DATASET EXTRACT:

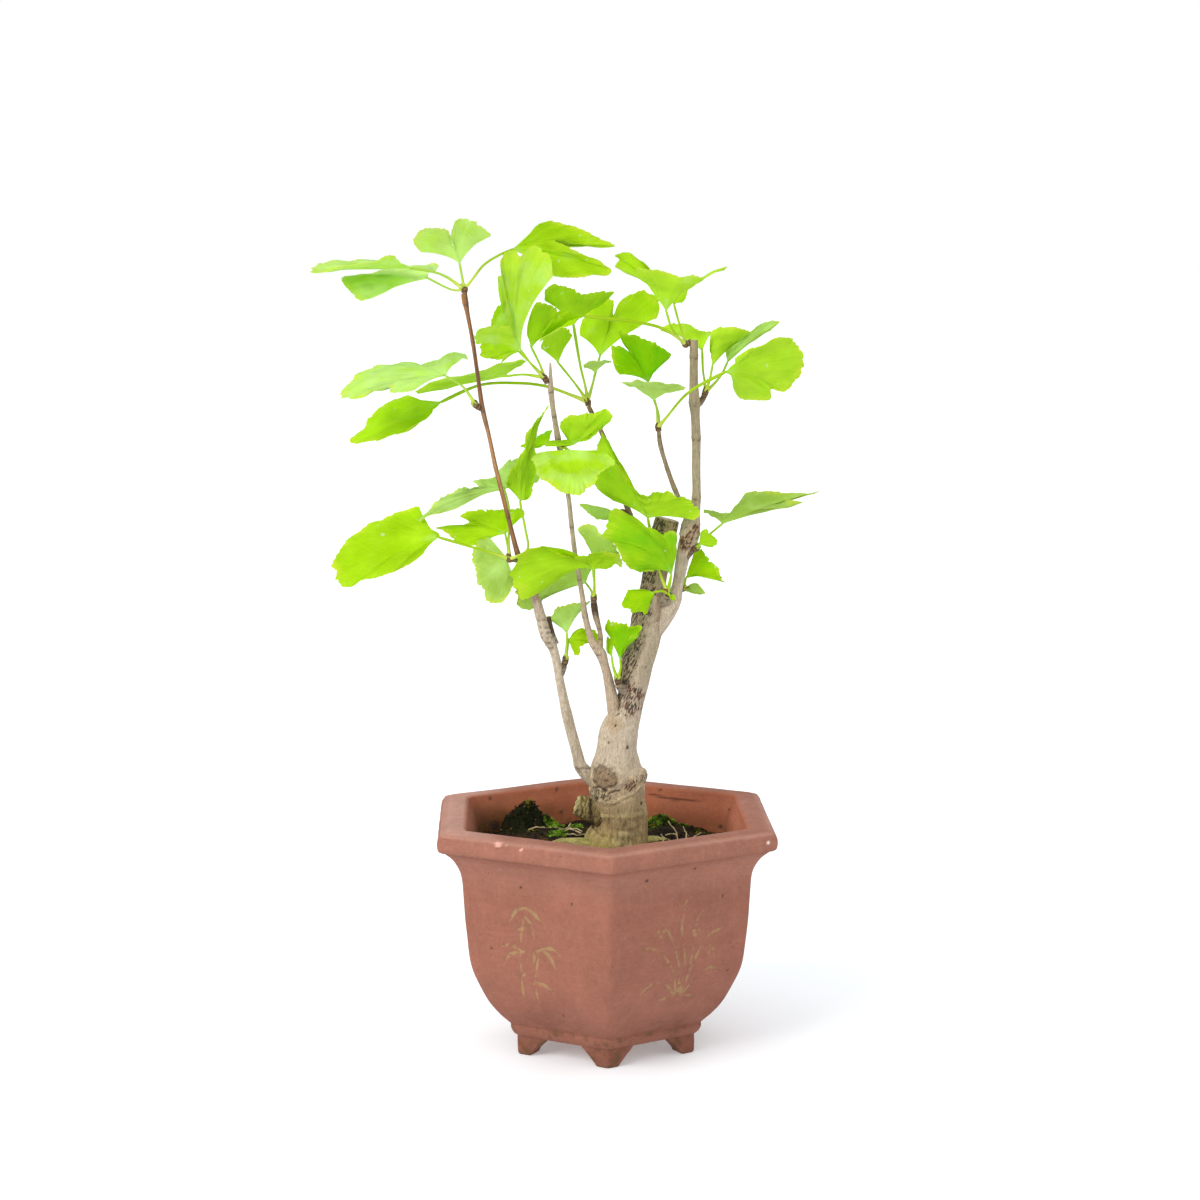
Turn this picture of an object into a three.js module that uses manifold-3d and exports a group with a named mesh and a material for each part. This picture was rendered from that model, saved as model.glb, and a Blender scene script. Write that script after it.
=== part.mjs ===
// Ginkgo bonsai in a hexagonal pot of unglazed red clay.
// Millimetres, +Z up. The plan is drawn on the pot's axis, with the foot undersides at z = 0.
import * as THREE from "three";
import { mergeVertices } from "three/addons/utils/BufferGeometryUtils.js";
import Module from "manifold-3d";

const wasm = await Module();
wasm.setup();

// ---------------------------------------------------------------- driving dimensions
const lipFlats = 165.2; // across the flats at the widest of the lip
const lipTop = 117.4;
const lipCrease = 113.8;
const flareStart = 97.3; // where the wall leaves the body and flares to the lip
const footHeight = 9.6;
const footRadius = 50.2; // pot axis to the outer edge of a foot
const wallInside = 63.2; // pot axis to the inner wall, at soil height
const floorThickness = 8.4;
const drainRadius = 6.5;
const meshRadius = 14;
const meshThickness = 1;
const cornerRound = 4;
const potTurn = THREE.MathUtils.degToRad(1.8); // the front corner's angle from -Y
const potAxisX = 16.4; // the pot's axis from the middle of the whole plant's width
const soilEdge = 97.5;
const soilCrown = 101.4;
const clod = { x: -40, y: 36, z: 100.5, halfWidth: 13, halfDepth: 9, height: 10.5 };
const clearance = 0.3;
const bladeThickness = 0.7;
const stalkRadius = 0.62;
const spurBud = 1.7; // radius of the green bud that a bunch of stalks grows from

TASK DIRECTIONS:
From the data above, copy out every line with the string "manifold" in it.

TASK SOLUTION:
Turn this picture of an object into a three.js module that uses manifold-3d and exports a group with a named mesh and a material for each part. This picture was rendered from that model, saved as model.glb, and a Blender scene script. Write that script after it.
import Module from "manifold-3d";